# Your objective
Copy exactly the lines from the one containing "x, y, tornEnd" to the one containing "bpy.context.scene.collection.objects.link(empty)", both lines included, and nothing else.

# Excerpted data

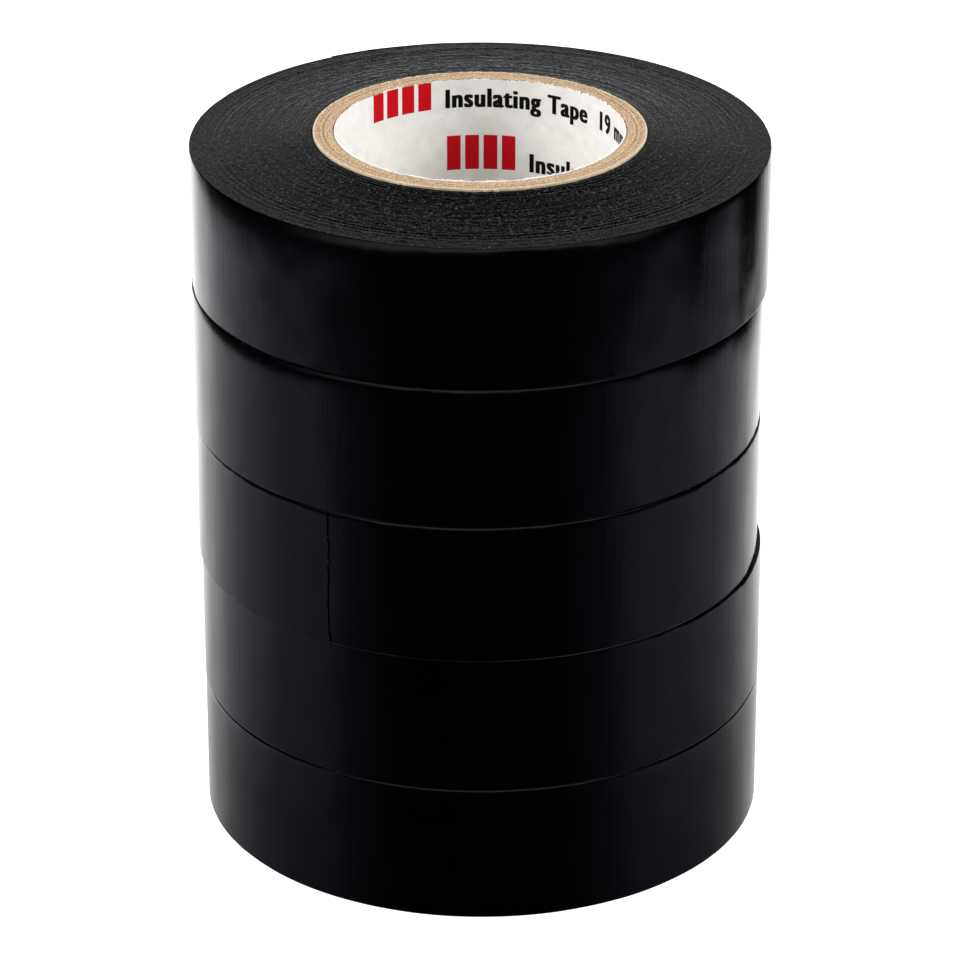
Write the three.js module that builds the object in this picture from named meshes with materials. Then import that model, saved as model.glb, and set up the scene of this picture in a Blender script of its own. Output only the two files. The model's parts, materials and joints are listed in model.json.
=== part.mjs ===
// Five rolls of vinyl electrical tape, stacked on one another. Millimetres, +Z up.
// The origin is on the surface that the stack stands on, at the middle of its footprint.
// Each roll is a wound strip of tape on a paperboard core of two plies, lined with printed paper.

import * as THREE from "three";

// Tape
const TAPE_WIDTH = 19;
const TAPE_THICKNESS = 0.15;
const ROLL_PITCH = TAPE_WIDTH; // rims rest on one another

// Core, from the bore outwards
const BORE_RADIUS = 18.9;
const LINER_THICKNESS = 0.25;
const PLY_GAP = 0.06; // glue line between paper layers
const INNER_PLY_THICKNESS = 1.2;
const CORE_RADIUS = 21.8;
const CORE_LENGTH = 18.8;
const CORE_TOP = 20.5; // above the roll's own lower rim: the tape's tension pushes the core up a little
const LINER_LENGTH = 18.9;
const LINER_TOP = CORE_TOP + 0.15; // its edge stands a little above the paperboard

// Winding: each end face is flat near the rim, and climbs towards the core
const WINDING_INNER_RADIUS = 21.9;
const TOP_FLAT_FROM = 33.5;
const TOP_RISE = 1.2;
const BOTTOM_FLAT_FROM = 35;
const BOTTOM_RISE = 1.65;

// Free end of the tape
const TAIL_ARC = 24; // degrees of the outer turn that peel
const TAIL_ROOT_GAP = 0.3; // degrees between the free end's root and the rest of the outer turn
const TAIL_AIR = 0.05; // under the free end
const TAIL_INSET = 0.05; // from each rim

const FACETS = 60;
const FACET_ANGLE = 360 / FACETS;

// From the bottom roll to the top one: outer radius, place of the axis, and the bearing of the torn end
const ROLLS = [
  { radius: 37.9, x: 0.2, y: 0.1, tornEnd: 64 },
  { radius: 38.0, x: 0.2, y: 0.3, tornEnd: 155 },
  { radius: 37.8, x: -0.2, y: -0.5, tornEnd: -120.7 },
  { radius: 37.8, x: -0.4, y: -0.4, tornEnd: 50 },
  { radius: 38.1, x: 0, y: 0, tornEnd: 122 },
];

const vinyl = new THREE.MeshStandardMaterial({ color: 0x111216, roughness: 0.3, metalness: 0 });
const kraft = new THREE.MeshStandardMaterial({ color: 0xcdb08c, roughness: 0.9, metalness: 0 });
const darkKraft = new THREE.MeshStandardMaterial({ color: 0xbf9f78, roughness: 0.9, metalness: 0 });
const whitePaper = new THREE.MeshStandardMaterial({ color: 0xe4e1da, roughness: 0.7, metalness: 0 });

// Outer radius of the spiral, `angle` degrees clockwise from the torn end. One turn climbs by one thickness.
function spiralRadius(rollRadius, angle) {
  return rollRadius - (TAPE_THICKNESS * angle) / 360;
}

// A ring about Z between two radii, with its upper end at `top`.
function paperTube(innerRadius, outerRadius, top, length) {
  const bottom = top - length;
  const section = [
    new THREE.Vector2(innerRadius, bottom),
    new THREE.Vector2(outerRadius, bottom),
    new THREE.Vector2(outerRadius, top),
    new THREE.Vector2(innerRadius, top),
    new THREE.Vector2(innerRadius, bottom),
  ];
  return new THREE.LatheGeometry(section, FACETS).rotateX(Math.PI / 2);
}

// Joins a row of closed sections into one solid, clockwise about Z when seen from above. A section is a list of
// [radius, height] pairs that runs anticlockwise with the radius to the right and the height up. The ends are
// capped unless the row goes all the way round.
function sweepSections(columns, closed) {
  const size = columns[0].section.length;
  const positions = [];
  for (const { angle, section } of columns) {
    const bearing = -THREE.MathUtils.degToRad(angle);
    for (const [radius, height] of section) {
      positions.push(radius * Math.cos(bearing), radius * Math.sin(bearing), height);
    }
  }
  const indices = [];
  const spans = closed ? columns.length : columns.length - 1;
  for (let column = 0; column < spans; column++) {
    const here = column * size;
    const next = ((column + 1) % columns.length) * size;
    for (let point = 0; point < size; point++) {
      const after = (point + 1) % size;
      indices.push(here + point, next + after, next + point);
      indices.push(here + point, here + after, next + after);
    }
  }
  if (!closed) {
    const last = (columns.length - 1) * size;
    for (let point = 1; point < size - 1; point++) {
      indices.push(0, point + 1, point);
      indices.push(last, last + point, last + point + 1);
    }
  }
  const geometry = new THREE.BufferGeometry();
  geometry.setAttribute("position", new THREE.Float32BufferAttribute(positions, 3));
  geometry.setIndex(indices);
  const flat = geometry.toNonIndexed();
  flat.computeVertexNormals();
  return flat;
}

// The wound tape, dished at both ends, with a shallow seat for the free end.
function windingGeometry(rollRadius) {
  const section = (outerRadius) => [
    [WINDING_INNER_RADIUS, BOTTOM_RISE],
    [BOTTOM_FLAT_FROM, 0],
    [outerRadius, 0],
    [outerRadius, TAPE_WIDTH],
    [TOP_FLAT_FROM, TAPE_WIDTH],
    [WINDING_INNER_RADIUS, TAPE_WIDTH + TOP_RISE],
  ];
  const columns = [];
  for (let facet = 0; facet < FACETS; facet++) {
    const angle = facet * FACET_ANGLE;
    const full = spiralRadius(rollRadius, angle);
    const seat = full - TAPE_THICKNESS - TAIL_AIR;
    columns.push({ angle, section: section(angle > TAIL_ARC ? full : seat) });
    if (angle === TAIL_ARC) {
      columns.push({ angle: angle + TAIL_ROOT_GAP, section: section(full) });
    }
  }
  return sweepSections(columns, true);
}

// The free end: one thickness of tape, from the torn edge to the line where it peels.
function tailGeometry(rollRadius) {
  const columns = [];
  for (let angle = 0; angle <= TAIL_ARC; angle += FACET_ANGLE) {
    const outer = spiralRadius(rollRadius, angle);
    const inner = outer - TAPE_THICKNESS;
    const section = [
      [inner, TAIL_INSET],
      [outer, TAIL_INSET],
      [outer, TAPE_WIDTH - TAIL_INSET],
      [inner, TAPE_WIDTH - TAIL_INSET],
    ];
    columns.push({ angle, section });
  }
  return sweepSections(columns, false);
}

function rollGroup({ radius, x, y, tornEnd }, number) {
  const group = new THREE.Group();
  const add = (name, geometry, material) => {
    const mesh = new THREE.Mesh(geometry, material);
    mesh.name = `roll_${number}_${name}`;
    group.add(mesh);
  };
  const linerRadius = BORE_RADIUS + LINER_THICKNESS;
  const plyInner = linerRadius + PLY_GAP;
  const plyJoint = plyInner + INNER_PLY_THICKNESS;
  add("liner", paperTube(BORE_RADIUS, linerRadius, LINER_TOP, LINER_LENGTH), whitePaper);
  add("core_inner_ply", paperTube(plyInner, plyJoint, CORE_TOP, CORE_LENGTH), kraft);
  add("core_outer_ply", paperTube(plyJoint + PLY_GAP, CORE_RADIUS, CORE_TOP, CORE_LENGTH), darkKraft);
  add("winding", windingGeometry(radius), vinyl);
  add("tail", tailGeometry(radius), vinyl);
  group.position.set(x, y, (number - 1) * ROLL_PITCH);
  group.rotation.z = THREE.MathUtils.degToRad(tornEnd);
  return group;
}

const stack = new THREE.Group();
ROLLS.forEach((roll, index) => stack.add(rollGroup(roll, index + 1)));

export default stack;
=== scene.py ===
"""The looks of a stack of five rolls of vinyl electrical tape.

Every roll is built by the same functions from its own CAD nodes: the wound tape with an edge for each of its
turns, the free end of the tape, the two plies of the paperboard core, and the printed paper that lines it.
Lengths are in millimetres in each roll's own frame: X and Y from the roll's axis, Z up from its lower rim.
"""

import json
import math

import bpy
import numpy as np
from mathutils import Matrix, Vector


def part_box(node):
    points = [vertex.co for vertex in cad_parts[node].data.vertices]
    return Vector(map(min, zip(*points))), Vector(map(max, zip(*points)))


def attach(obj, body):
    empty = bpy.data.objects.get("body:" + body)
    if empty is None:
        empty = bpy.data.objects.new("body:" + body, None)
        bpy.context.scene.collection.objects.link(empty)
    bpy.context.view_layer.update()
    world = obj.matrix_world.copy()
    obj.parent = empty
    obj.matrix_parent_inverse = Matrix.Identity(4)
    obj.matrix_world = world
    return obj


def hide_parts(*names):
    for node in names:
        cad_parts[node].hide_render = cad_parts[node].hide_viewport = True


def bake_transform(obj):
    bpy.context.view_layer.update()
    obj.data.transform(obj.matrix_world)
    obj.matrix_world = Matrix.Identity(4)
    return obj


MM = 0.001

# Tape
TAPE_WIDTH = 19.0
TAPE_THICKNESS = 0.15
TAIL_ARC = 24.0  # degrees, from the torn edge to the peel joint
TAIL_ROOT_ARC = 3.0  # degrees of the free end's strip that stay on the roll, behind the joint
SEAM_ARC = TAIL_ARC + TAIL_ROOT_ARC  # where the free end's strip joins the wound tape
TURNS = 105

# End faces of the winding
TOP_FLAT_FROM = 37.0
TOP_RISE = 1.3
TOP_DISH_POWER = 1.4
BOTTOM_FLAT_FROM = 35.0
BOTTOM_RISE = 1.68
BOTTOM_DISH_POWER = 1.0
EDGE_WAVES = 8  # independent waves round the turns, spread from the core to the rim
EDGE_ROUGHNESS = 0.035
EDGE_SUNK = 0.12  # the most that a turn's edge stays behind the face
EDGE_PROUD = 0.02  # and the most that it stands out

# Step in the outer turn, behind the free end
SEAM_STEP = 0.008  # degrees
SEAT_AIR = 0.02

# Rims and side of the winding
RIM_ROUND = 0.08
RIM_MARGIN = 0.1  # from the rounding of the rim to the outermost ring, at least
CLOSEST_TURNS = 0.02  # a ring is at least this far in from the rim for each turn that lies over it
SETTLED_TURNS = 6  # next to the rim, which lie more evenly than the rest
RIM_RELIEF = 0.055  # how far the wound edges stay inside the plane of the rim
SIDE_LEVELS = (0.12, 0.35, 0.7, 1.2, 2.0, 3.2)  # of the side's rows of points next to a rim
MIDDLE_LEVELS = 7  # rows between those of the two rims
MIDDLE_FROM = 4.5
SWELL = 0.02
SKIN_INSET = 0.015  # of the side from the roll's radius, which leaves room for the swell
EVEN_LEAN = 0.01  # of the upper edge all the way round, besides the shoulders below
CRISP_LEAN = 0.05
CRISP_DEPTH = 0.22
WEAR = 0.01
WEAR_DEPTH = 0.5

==

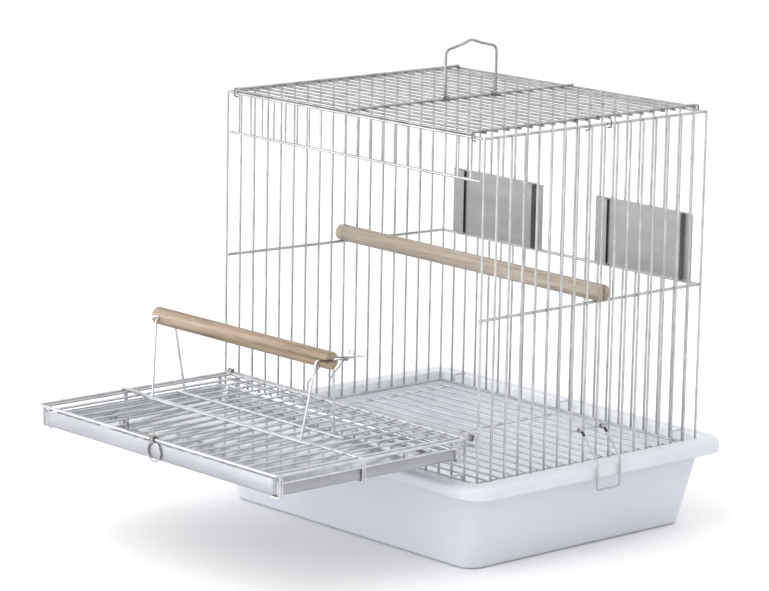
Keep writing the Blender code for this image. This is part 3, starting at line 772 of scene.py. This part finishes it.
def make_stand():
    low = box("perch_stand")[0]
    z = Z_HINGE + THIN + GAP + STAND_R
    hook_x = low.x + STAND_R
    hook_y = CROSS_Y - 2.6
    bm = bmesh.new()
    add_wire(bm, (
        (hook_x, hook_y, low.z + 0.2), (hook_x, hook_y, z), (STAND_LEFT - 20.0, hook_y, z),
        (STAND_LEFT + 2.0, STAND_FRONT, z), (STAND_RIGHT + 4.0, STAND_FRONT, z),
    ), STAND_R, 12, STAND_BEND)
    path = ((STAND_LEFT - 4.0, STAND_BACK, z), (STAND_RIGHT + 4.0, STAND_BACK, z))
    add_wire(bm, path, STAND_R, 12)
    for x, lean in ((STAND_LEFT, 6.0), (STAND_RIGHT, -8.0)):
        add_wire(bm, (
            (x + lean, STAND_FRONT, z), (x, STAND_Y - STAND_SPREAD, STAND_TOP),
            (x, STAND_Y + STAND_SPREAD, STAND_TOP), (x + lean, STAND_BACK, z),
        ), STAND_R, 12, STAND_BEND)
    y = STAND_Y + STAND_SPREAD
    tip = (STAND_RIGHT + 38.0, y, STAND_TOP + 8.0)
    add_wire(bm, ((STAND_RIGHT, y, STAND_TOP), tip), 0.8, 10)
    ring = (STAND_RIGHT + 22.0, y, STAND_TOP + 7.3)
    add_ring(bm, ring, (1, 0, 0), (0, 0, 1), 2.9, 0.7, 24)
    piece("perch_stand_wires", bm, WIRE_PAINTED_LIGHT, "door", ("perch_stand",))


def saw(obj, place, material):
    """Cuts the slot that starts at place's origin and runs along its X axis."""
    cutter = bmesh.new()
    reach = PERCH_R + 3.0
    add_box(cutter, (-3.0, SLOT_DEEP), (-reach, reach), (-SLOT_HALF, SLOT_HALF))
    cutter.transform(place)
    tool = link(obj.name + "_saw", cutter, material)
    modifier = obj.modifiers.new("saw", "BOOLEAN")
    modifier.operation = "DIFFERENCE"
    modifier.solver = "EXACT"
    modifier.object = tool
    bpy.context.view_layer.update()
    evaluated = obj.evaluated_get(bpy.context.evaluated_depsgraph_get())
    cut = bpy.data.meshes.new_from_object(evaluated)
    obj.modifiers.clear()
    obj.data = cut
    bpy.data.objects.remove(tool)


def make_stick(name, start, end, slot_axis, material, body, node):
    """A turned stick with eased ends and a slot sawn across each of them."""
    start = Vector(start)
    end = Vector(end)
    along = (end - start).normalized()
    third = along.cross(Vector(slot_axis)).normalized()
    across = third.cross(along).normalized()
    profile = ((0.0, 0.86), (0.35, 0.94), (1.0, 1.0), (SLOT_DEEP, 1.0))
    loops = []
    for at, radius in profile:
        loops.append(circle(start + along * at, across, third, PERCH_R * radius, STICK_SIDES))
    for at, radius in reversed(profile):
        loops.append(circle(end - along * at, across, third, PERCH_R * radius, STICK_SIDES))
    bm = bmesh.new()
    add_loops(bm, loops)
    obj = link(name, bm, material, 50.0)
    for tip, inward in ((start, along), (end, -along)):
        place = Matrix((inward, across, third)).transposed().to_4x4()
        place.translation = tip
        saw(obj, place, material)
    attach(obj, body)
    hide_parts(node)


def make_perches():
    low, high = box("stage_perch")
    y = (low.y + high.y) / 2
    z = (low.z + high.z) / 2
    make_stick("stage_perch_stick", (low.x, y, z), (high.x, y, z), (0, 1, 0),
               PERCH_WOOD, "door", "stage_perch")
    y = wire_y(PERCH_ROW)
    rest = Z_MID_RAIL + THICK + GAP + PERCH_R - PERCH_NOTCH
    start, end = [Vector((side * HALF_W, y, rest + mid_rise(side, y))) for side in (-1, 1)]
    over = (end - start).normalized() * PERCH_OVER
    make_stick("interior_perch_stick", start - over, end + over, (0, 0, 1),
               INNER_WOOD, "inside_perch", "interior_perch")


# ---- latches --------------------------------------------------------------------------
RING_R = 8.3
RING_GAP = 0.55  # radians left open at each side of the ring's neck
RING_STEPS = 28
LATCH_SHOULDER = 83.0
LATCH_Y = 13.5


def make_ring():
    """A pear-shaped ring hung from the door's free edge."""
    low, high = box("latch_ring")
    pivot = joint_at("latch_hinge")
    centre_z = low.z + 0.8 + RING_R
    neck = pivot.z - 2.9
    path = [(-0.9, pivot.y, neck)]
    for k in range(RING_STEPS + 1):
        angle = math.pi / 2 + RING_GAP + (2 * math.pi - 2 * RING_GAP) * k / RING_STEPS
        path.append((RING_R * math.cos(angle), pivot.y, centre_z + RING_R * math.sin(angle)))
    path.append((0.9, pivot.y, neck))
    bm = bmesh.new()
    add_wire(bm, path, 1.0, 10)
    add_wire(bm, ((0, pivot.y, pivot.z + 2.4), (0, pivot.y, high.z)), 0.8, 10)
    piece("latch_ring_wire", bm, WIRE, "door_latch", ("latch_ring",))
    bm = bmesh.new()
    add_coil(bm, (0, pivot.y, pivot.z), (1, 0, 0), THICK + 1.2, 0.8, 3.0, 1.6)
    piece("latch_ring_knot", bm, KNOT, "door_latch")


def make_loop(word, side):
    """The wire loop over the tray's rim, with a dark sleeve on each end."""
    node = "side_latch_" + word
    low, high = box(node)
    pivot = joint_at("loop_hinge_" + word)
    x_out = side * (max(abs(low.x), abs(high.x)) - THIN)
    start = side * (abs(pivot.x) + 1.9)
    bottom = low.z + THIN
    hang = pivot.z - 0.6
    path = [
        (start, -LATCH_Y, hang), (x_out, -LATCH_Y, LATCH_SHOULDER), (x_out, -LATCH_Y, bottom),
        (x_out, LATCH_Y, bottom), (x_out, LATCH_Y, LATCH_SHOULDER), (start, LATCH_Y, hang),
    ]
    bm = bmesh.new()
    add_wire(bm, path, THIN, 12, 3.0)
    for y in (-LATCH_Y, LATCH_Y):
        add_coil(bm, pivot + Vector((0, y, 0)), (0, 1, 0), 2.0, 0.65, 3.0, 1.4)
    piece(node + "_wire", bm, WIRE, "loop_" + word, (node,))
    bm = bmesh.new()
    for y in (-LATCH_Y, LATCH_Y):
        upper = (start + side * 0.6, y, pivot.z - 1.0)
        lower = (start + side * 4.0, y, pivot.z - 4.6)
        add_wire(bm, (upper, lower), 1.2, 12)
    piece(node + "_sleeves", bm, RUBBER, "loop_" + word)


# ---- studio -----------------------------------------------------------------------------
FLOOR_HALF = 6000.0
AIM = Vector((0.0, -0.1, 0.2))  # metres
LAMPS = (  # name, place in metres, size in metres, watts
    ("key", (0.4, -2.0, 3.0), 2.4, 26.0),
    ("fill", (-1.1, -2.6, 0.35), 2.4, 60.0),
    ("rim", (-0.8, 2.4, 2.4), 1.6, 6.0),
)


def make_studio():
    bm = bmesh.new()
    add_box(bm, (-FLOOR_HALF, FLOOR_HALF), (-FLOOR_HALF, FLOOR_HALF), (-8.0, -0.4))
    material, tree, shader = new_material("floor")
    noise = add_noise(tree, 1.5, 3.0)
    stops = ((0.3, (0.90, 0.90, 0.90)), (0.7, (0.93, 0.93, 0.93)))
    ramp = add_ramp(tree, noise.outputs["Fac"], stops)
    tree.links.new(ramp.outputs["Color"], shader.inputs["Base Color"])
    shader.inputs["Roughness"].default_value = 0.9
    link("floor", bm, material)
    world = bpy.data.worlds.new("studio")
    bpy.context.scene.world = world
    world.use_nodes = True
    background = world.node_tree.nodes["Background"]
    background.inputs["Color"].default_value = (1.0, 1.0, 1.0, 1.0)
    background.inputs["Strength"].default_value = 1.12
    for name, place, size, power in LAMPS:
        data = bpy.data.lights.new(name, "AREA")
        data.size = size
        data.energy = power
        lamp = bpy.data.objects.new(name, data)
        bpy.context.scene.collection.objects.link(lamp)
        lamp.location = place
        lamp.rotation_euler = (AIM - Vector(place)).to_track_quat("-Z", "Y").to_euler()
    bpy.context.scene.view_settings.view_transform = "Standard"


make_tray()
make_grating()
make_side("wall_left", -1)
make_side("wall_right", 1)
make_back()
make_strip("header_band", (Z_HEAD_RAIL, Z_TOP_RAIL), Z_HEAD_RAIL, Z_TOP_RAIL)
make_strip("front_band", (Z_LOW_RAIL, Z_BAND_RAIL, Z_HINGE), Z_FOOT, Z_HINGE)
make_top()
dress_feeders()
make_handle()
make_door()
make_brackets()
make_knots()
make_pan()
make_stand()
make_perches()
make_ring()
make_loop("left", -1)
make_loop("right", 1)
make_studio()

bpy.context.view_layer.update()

# Written answer
function rollGroup({ radius, x, y, tornEnd }, number) {
  const group = new THREE.Group();
  const add = (name, geometry, material) => {
    const mesh = new THREE.Mesh(geometry, material);
    mesh.name = `roll_${number}_${name}`;
    group.add(mesh);
  };
  const linerRadius = BORE_RADIUS + LINER_THICKNESS;
  const plyInner = linerRadius + PLY_GAP;
  const plyJoint = plyInner + INNER_PLY_THICKNESS;
  add("liner", paperTube(BORE_RADIUS, linerRadius, LINER_TOP, LINER_LENGTH), whitePaper);
  add("core_inner_ply", paperTube(plyInner, plyJoint, CORE_TOP, CORE_LENGTH), kraft);
  add("core_outer_ply", paperTube(plyJoint + PLY_GAP, CORE_RADIUS, CORE_TOP, CORE_LENGTH), darkKraft);
  add("winding", windingGeometry(radius), vinyl);
  add("tail", tailGeometry(radius), vinyl);
  group.position.set(x, y, (number - 1) * ROLL_PITCH);
  group.rotation.z = THREE.MathUtils.degToRad(tornEnd);
  return group;
}

const stack = new THREE.Group();
ROLLS.forEach((roll, index) => stack.add(rollGroup(roll, index + 1)));

export default stack;
=== scene.py ===
"""The looks of a stack of five rolls of vinyl electrical tape.

Every roll is built by the same functions from its own CAD nodes: the wound tape with an edge for each of its
turns, the free end of the tape, the two plies of the paperboard core, and the printed paper that lines it.
Lengths are in millimetres in each roll's own frame: X and Y from the roll's axis, Z up from its lower rim.
"""

import json
import math

import bpy
import numpy as np
from mathutils import Matrix, Vector


def part_box(node):
    points = [vertex.co for vertex in cad_parts[node].data.vertices]
    return Vector(map(min, zip(*points))), Vector(map(max, zip(*points)))


def attach(obj, body):
    empty = bpy.data.objects.get("body:" + body)
    if empty is None:
        empty = bpy.data.objects.new("body:" + body, None)
        bpy.context.scene.collection.objects.link(empty)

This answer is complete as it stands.